Management Style with Edouard Grosmangin


How long have you been General Manager at the hotel?
Two years

If you could sum up the resort in three words, what would they be?
Sustainable / Hidden / Relaxing

The accommodation at the resort is stunning; could you tell us a bit about the style of the property, and where that inspiration came from?  What changes took place during your two years at the property?
35 one bedroom villas as well as 10 multiple rooms villa, each with a private infinity pool. Our largest villa, "The Residence" has 4 bedrooms and a 25 meter lap pool.
The contemporary architecture has been designed to blend in with the beautiful natural surroundings and built following Six Senses total commitment to the environment with natural, reclaimed and sustainable materials. The 50 private pool villas offer space and privacy along with an uncompromised standard of luxury, supporting Six Senses theme of ‘Redefining Experiences’. The whole area has been protected as a nature and marine reserve for decades and its unspoilt beauty is home to many endangered and indigenous species. The heart of the resort has been designed to resemble a traditional Vietnamese fishing village and market place. Much reclaimed teak has been used in the empathetic design, including over a thousand antique wooden panels.
We will continue to increase the amount of on-site activities for guests. So far since opening we have introduced the boulodrome (petanque court); Herb'ivore (an extensive, organic fruit and vegetable garden); and Sense of Cosmology, the only celestial observatory in the south of Vietnam.

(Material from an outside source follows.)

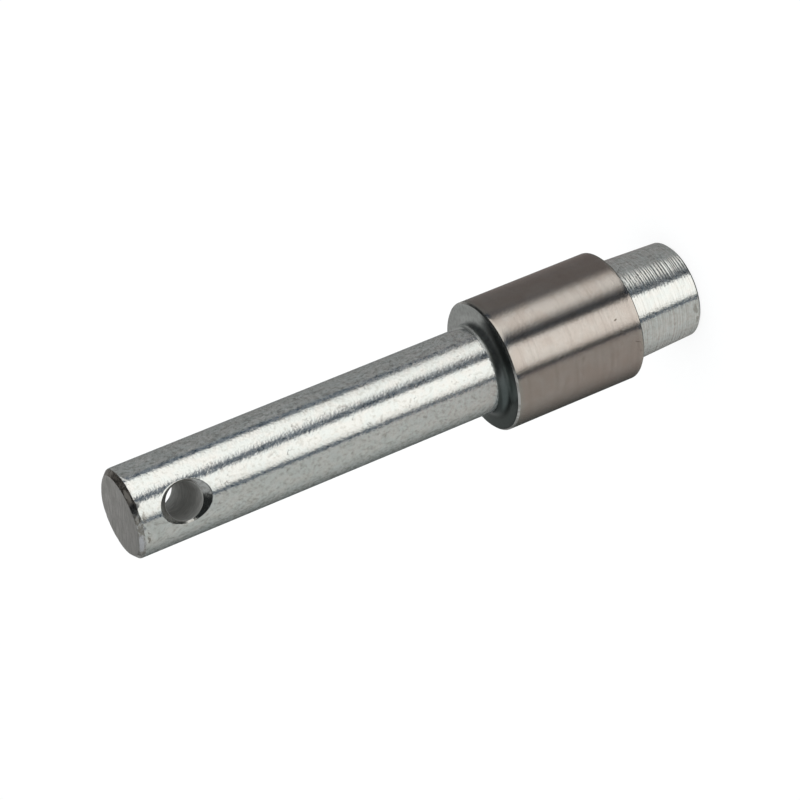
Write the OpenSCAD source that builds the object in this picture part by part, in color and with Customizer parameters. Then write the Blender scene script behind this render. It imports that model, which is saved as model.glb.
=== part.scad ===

Do you get to know the guests that come and stay with you at the hotel?
It is important to me that I meet all guests as many times during their stay as they like; at the bare minimum on arrival and departure.
As this is one of the job perks I most enjoy, I like to catch the opportunity to start a discussion, share an experience or give a recommendation, rather than flit around the restaurant and impose myself.
We do organize a weekly management gathering and invite all our guests for snacks and drinks - it is a great shared moment.

What is your favorite spot for dinning at the resort?  Do you have a favorite dish?
Definitely the chef’s table: a private room with its own terrace, located just a couple of steps from the waves,and overlooking the team in the kitchen through a large window. The menus are bespoke, and the chefs enter straight from the kitchen to the table to serve the guests.
Con Dao is famous for its fresh seafood… and the Con Dao slipper lobster or the shovel nose lobster are better than any other crustacean anywhere else on earth!

Do you tend to have a lot of repeat guests coming back to the hotel every year?
Despite the young age of the resort (3 years), yes! In particularfrom Vietnam, as well as abroad. There is a great "at home" feeling here. It's both comforting, but still evokes a true holiday memory without the feeling of a hotel. Guests often comment that they want to return here, to their new home.

Con Dao is famous for its history.  You have a full moon “Sense of eerie” excursion that extends to mid-night.  You must have a few stories to tell.
Con Dao's history is plagued by the prisons here, but a more fascinating story is that of the martyr Vo Thi Sau. I like to go weekly at night to the cemetery by escorting guests to share this unique experience. The place is mystical.
Incense, songs, fire, candles, monks, prayers, and darkness: sense of eerie! It is the kind of place that you do not describe;it is a location that must be felt, and should be shared with like-minded, curious travelers.

Finally – would you say the hotel is more suited to couples or families?
Most definitely for both, and without affecting the other's enjoyment.Rare are resorts or hotels with this right balance in between small and large villas. The outstanding beach leaves more than enough room to play or walk without bumping into another person.